What does the aging rate of 2.5% per decade hour actually mean in practice?

It means the capacitance loss follows a logarithmic scale. Over 10 years of continuous operation (roughly 87,600 hours, which is about 5 decades past hour 1), an X7R cap loses approximately 12.5% of its post-reflow capacitance. Manufacturers set test limits so parts are within tolerance at 1,000 hours. The aging is fully reversible by heating above the Curie point (~125°C), and reflow soldering resets the clock.

Why do X7R capacitors make audible noise in some circuits?

BaTiO₃ is piezoelectric — it physically deforms when voltage is applied, and generates voltage when mechanically stressed. In circuits with significant AC ripple (like switching regulators), the X7R cap vibrates at the switching frequency. If that frequency or its harmonics fall in the audible range (20 Hz to 20 kHz), you hear it as buzzing or whining. Solutions include switching to C0G in the signal path, using lower-profile MLCCs (less mechanical displacement), or potting the capacitors.

Is X7R suitable for RF or precision analog circuits?

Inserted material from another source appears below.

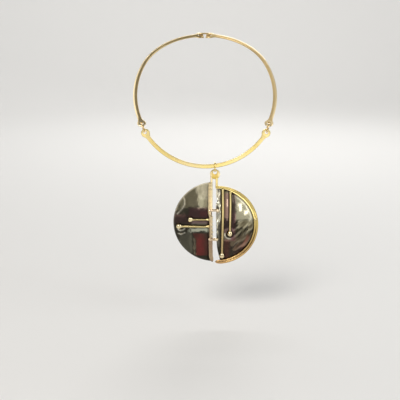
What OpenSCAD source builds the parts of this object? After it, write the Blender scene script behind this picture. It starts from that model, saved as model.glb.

Generally no. The non-linear voltage dependence, aging, and piezoelectric behavior of X7R make it a poor choice for oscillators, PLL filters, RF matching networks, and precision ADC references. Use C0G (NP0) for those applications. X7R is fine for power supply decoupling of analog ICs, but keep it out of the actual signal path where capacitance stability directly affects circuit performance.

Final Thoughts

The X7R capacitor earns its place as the most-specified MLCC dielectric because it strikes the best all-around balance for general-purpose board design. But “general purpose” doesn’t mean “use blindly.” Understand the DC bias effect, account for aging in long-life products, and simulate your specific part number under actual operating conditions before you finalize the BOM. The difference between a design that works on the bench and one that survives ten years in the field often comes down to whether someone actually checked the effective capacitance — not just the number printed on the reel.